Britons are still spending two or three days at home a week

Britons are still spending two or three days at home a week – despite the easing of lockdown measures, study shows

  • The figures come from University College London’s Covid-19 social survey
  • It showed Britons are still staying at home for between two-three days a week
  • That is down from average of four days when Number 10 imposed the lockdown 
  • Here’s how to help people impacted by Covid-19

Britons are still staying at home for two to three days a week — despite the easing of lockdown, a study has found.

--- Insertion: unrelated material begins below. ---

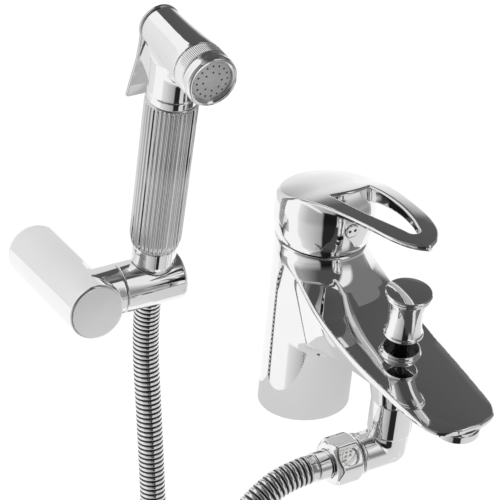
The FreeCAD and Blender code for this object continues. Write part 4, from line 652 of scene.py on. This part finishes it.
# Turned pieces: knob, collars, ferrules and rings, machined from brass bar and chrome plated.
# Each is a profile of radii and heights, turned about its own axis with its corners rounded.
def soft_profile(corners):
    """Points with their normals along a profile; a corner is (radius, height, rounding)."""
    pts = [np.array(c[:2], float) for c in corners]
    rounds = [c[2] if len(c) > 2 else 0.0 for c in corners]
    made = []

    def out(a, b):
        d = (b - a) / np.linalg.norm(b - a)
        return np.array([d[1], -d[0]])

    for k, here in enumerate(pts):
        if k == 0:
            made.append((here, out(here, pts[1])))
            continue
        if k == len(pts) - 1:
            made.append((here, out(pts[k - 1], here)))
            continue
        before, after = pts[k - 1], pts[k + 1]
        n0, n1 = out(before, here), out(here, after)
        come = (here - before) / np.linalg.norm(here - before)
        go = (after - here) / np.linalg.norm(after - here)
        angle = math.acos(max(-1.0, min(1.0, come.dot(go))))
        if rounds[k] <= 0.0 or angle < 0.02:
            if angle < 0.5:
                n = n0 + n1
                made.append((here, n / np.linalg.norm(n)))
            else:
                made += [(here, n0), (here, n1)]
            continue
        trim = rounds[k] * math.tan(angle / 2)
        room = 0.48 * min(np.linalg.norm(here - before), np.linalg.norm(after - here))
        trim = min(trim, room)
        start, end = here - come * trim, here + go * trim
        for t in np.linspace(0.0, 1.0, 6):
            point = (1 - t) ** 2 * start + 2 * t * (1 - t) * here + t * t * end
            n = (1 - t) * n0 + t * n1
            made.append((point, n / np.linalg.norm(n)))
    return made


def lathe(name, corners, origin, axis, look, body, nodes=(), segments=96, teeth=None):
    """A turned piece; teeth is (count, depth, low, high) for a fluted or knurled band."""
    profile = soft_profile(corners)
    axis = np.array(axis, float)
    axis /= np.linalg.norm(axis)
    side = np.cross(axis, (0.0, 1.0, 0.0) if abs(axis[0]) > 0.9 else (1.0, 0.0, 0.0))
    side /= np.linalg.norm(side)
    other = np.cross(axis, side)
    origin = np.array(origin, float)
    angles = np.arange(segments) * 2 * math.pi / segments
    around = side[None] * np.cos(angles)[:, None] + other[None] * np.sin(angles)[:, None]
    points, normals = [], []
    for (radius, height), (nr, nh) in profile:
        radii = np.full(segments, max(radius, 0.0))
        if teeth and teeth[2] < height < teeth[3]:
            radii = radii - teeth[1] * teeth_shape(angles * teeth[0])
        points.append(origin + axis * height + around * radii[:, None])
        normals.append(around * nr + axis * nh)
    points = np.vstack(points)
    normals = np.vstack(normals)
    faces = []
    for ring in range(len(profile) - 1):
        if np.linalg.norm(profile[ring][0] - profile[ring + 1][0]) < 1e-9:
            continue
        low = ring * segments
        for k in range(segments):
            nxt = (k + 1) % segments
            faces.append((low + k, low + nxt, low + segments + nxt, low + segments + k))
    return new_piece(name, points * MM, faces, look, body, nodes, None if teeth else normals)


def teeth_shape(phase):
    """Depth of a flute's round hollow, nothing on the land between two flutes."""
    place = np.abs(np.mod(phase / (2 * math.pi), 1.0) - 0.5) * 2.0
    return np.sqrt(np.clip(1.0 - (place / 0.62) ** 2, 0.0, 1.0))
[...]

That is down from the average of four days when Number 10 imposed the draconian measures to curb the spread of coronavirus back in March.  

The figures come from University College London’s Covid-19 social survey, which has quizzed 90,000 Brits throughout the pandemic. 

When lockdown began on March 23, Brits were only allowed to go out for one daily exercise session or for an essential trip, such as purchasing food or medicine.

Covid restrictions have since been relaxed to allow unlimited exercise, non-essential outings and to meet up with friends or family.

While Brits increasingly went out more days each week as the lockdown progressed, over the last two weeks this has plateaued.

Low earners and people with diagnosed mental health conditions are spending the most time in their homes, the study found.

This risks increased loneliness, anxiety and depression study, according to the study — which goes up to June 14 and was funded by the Nuffield Foundation.

Lead author Dr Daisy Fancourt suggested the results ‘could be in response to poorer weather, or continued worries about the virus’.

The study also found that worries about others, general anxiety and depression have remained stable over the past few weeks, despite measures being eased.

Levels of anxiety and depression have stopped falling and plateaued at a level below that experienced at the start of lockdown but higher than pre-lockdown levels.

Similarly, life satisfaction and happiness levels have stopped increasing in the past two weeks.  

It comes as a senior Tory said today that the two-metre rule and blanket quarantine for UK arrivals will be eased within weeks.

Sir Geoffrey Clifton-Brown, Treasurer of the powerful backbench 1922 committee, said Boris Johnson had been ‘probed’ on the issues at a meeting yesterday.

The body’s executive made clear that there was need for more ‘consultation’, after a string of U-turns and unrest over the coronavirus response.

Sir Geoffrey told BBC Radio 4’s Today programme that although there was no specific commitment from the PM he was ‘certain’ the social distancing restrictions and quarantine would be relaxed soon.

It is understood Mr Johnson told backbenchers he wants to ditch the two-metre rule but cannot unless extra safety procedures are introduced to keep his scientific advisers happy.

But he came under ‘a lot of pressure’ during a virtual 45-minute meeting with the delegation from the 1922.


The UK should not lift lockdown rules until the test and trace system is ready to cope with huge numbers of people, a World Health Organization director has warned.

Dr Hans Kluge, the WHO’s chief for Europe, said the Government must only take sure-footed steps and not rush into decisions like scrapping the two-metre social distancing rule.

He said test and trace must be ‘robust’ and ready for ‘aggressive’ use if the number of new cases starts to soar again.

Dr Kluge said: ‘The key words here are to do it gradually. Do it carefully.’ 

Britain is gradually returning to something of a normal way of life as restrictions on spending time outdoors, travelling across the country, and meeting up in small groups have all been lifted.

‘Non-essential’ shops, including clothes stores, will reopen for the first time today, and face coverings over the nose and mouth are now mandatory on public transport.

And Government ministers are coming under pressure to loosen the rule demanding that people stay 2m (6’6″) from others who they don’t live with. Scientific evidence suggests the majority of infectious droplets do not travel that far, but the Government is sticking to the measure as a precaution.